Work to complete ->
Go through the lines below. Copy those with "this".

(Source records)
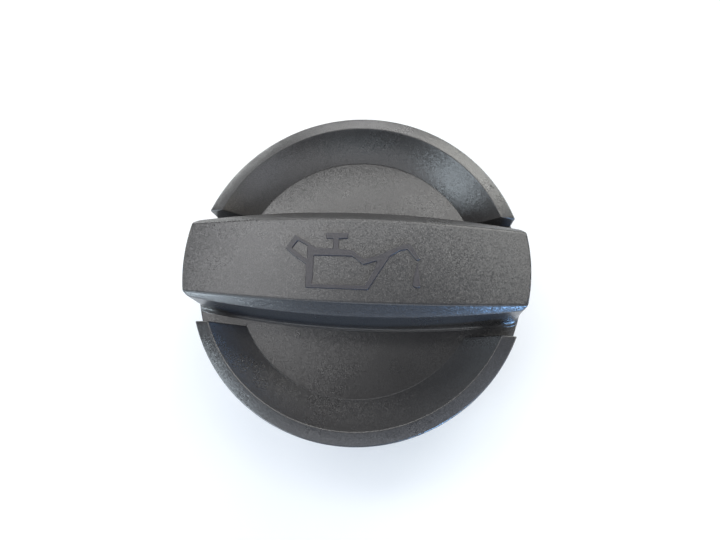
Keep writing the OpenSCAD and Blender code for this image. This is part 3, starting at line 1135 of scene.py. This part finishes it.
# %% Lights
LIGHT_DISTANCE = 0.8
LIGHT_WATTS = 6.3
SOFT_LIGHTS = {
    "window": (209, 25, 0.32, 0.47, (0.35, 0.4, 0.435)),
    "low_window": (231, 7, 0.3, 0.12, (0.22, 0.255, 0.28)),
    "blue_daylight": (303, 10, 0.24, 0.13, (0.2, 0.39, 0.71)),
    "right_front": (325, 30, 0.4, 0.3, (0.097, 0.101, 0.111)),
    "high_right_front": (324, 53, 0.35, 0.22, (0.023, 0.024, 0.025)),
    "front": (266, 47, 1.0, 0.16, (0.155, 0.155, 0.159)),
    "dim_front": (267, 36, 0.5, 0.14, (0.013, 0.018, 0.021)),
    "left_top": (180, 73, 0.25, 0.16, (0.045, 0.045, 0.045)),
    "right_low": (5, 14, 0.3, 0.22, (0.25, 0.23, 0.2)),
    "back_right_low": (45, 14, 0.4, 0.22, (0.28, 0.3, 0.28)),
    "back_left_low": (135, 14, 0.4, 0.22, (0.38, 0.39, 0.39)),
    "back_right_wall": (62, 35, 0.35, 0.2, (0.225, 0.225, 0.215)),
    "back_wall": (97, 31, 0.4, 0.2, (0.19, 0.19, 0.19)),
    "back_above": (100, 64, 0.5, 0.16, (0.17, 0.17, 0.168)),
    "left_above": (155, 58, 0.4, 0.2, (0.13, 0.13, 0.132)),
    "right_above": (42, 56, 0.4, 0.3, (0.155, 0.155, 0.15)),
}


def soft_light(name, bearing, height, wide, high, strength):
    """A soft rectangle of light that faces the cap; its angles are in degrees."""
    data = bpy.data.lights.new(name, "AREA")
    data.shape = "RECTANGLE"
    data.size, data.size_y = wide, high
    data.energy = LIGHT_WATTS * max(strength)
    data.color = [c / max(strength) for c in strength]
    lamp = bpy.data.objects.new(name, data)
    turn, lift = math.radians(bearing), math.radians(height)
    towards = Vector((math.cos(lift) * math.cos(turn), math.cos(lift) * math.sin(turn), math.sin(lift)))
    lamp.location = Vector((0, 0, DISC_Z * MM)) + LIGHT_DISTANCE * towards
    lamp.rotation_euler = (-towards).to_track_quat("-Z", "Y").to_euler()
    bpy.context.scene.collection.objects.link(lamp)


for name, values in SOFT_LIGHTS.items():
    soft_light(name, *values)
bpy.context.scene.view_settings.view_transform = "Standard"
print(len(SOFT_LIGHTS), "soft lights")
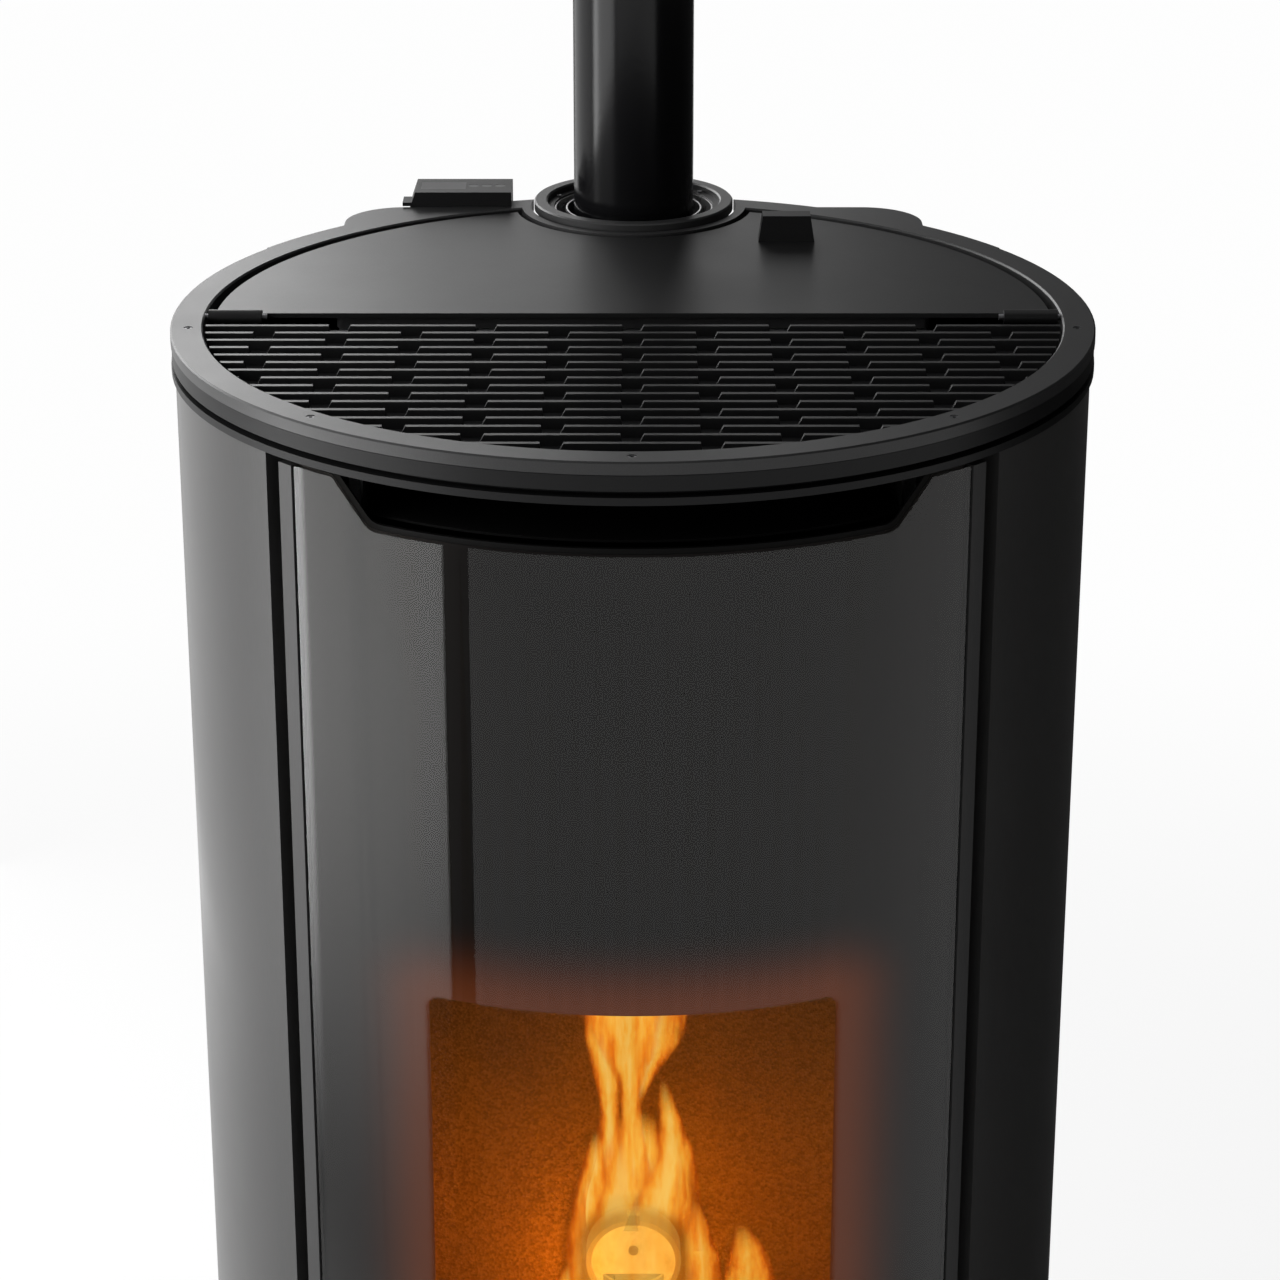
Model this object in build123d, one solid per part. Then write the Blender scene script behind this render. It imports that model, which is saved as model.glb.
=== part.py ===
from build123d import *
import os
from math import cos, radians, sin, tan

os.makedirs("parts", exist_ok=True)

# Sizes in millimetres. +Z is up, -Y is the front, and the floor is at Z = 0.
# The shapes are drawn about the drum's own axis, and save() centres their box.

# Drum and rim
TOP_Z = 1175.0
RIM_R = 280.0
RIM_T = 7.5
RIM_BEVEL = 1.0
REAR_HALF_W = 190.8
REAR_Y = 251.5
REAR_CORNER_R = 38.0
BODY_INSET = 2.1
PANEL_T = 1.5
STEEL_T = 3.0
MID_RING_Z = (TOP_Z - 17.0, TOP_Z - 8.0)
NECK_Z = (TOP_Z - 20.5, TOP_Z - 17.0)
LOWER_RING_Z = (TOP_Z - 25.0, TOP_Z - 20.5)
LEDGE_Z = TOP_Z - 15.5
OPENING_R = 260.4
LEDGE_R = 249.0
FRONT_LEDGE_R = 225.0

# Flue
FLUE_Y = 257.0
PIPE_R = 40.0
PIPE_WALL = 1.5
PIPE_RISE = 255.0
SOCKET_L = 50.0
SOCKET_R = 40.2
COLLAR_R = 66.6
COLLAR_BORE_R = 57.7
COLLAR_Z = (TOP_Z - 1.6, TOP_Z + 4.6)
SCOOP_R = 69.0
STRIP_R = 75.0
JACKET_R = 64.0
SLEEVE_RADII = (45.5, 53.0)
SLEEVE_BASE_Z = TOP_Z - 61.0
TEE_Z = 200.0
TEE_TOP_Z = 252.0
TEE_BOTTOM_Z = 140.0
CAP_Z = (130.0, 158.0)
JACKET_BOTTOM_Z = 150.0
REAR_SLOT_Z = 92.0
CAP_R = 42.0
CAP_BORE_R = 40.06

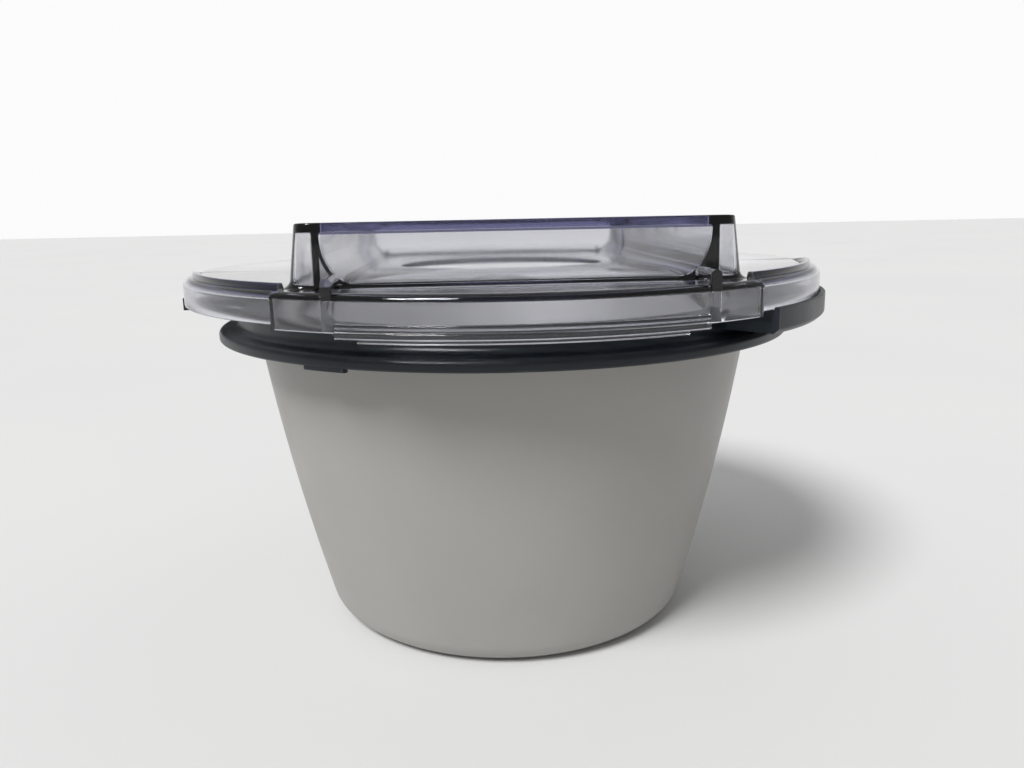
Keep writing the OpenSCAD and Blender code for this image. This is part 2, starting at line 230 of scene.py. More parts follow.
def boolean(obj, tool, operation):
    modifier = obj.modifiers.new("cut", "BOOLEAN")
    modifier.operation = operation
    modifier.object = tool
    modifier.solver = "EXACT"
    bpy.context.view_layer.update()
    apply_modifiers(obj)
    bpy.data.objects.remove(tool)
    return obj


# ---------------------------------------------------------------- materials


class Nodes:
    """A small helper for building a material's nodes."""

    def __init__(self, name):
        self.material = bpy.data.materials.new(name)
        self.material.use_nodes = True
        self.tree = self.material.node_tree
        self.shader = self.tree.nodes["Principled BSDF"]
        self.output = self.tree.nodes["Material Output"]
        self.coords = self.tree.nodes.new("ShaderNodeTexCoord").outputs["Object"]

    def add(self, kind, **values):
        node = self.tree.nodes.new(kind)
        for key, value in values.items():
            if key in node.inputs:
                node.inputs[key].default_value = value
            else:
                setattr(node, key, value)
        return node

    def link(self, a, b):
        self.tree.links.new(a, b)

    def noise(self, scale, detail=3, roughness=0.5, stretch=None):
        node = self.add("ShaderNodeTexNoise", Scale=scale, Detail=detail, Roughness=roughness)
        source = self.coords
        if stretch:
            mapping = self.add("ShaderNodeMapping", Scale=stretch)
            self.link(source, mapping.inputs["Vector"])
            source = mapping.outputs["Vector"]
        self.link(source, node.inputs["Vector"])
        return node.outputs["Fac"]

    def spread(self, source, low, high, from_low=0.3, from_high=0.7):
        node = self.add("ShaderNodeMapRange")
        node.inputs["From Min"].default_value = from_low
        node.inputs["From Max"].default_value = from_high
        node.inputs["To Min"].default_value = low
        node.inputs["To Max"].default_value = high
        self.link(source, node.inputs["Value"])
        return node.outputs["Result"]

    def mix(self, factor, a, b):
        node = self.add("ShaderNodeMix", data_type="RGBA")
        for socket, value in ((node.inputs[6], a), (node.inputs[7], b)):
            if isinstance(value, tuple):
                socket.default_value = value
            else:
                self.link(value, socket)
        if isinstance(factor, float):
            node.inputs[0].default_value = factor
        else:
            self.link(factor, node.inputs[0])
        return node.outputs[2]

    def multiply(self, a, b):
        node = self.add("ShaderNodeMath", operation="MULTIPLY")
        self.link(a, node.inputs[0])
        self.link(b, node.inputs[1])
        return node.outputs[0]

    def bump(self, height, strength, distance, normal=None):
        node = self.add("ShaderNodeBump", Strength=strength, Distance=distance)
        self.link(height, node.inputs["Height"])
        if normal is not None:
            self.link(normal, node.inputs["Normal"])
        return node.outputs["Normal"]

    def set(self, name, value):
        socket = self.shader.inputs[name]
        if isinstance(value, (float, tuple)):
            socket.default_value = value
        else:
            self.link(value, socket)


def moulded_plastic(name, base, worn, rough, grain, grain_scale=2600.0, specular=0.5):
    """Satin plastic: fine spark-eroded grain, faint flow marks, paler worn edges."""
    m = Nodes(name)
    patch = m.spread(m.noise(14.0, 4), 0.0, 1.0)
    low = tuple(c * 0.95 for c in base) + (1.0,)
    high = tuple(min(1.0, c * 1.04) for c in base) + (1.0,)
    colour = m.mix(patch, low, high)
    edge = m.add("ShaderNodeNewGeometry").outputs["Pointiness"]
    wear = m.spread(edge, 0.0, 0.55, 0.53, 0.62)
    colour = m.mix(wear, colour, worn + (1.0,))
    m.set("Base Color", colour)
    m.set("Roughness", m.spread(m.noise(60.0, 3), rough - 0.05, rough + 0.06))
    m.set("Specular IOR Level", specular)
    fine = m.bump(m.noise(grain_scale, 2, 0.6), grain, 0.00004)
    m.set("Normal", m.bump(m.noise(35.0, 2), 0.05, 0.0004, fine))
    return m.material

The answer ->
Keep writing the OpenSCAD and Blender code for this image. This is part 3, starting at line 1135 of scene.py. This part finishes it.
Model this object in build123d, one solid per part. Then write the Blender scene script behind this render. It imports that model, which is saved as model.glb.
Keep writing the OpenSCAD and Blender code for this image. This is part 2, starting at line 230 of scene.py. More parts follow.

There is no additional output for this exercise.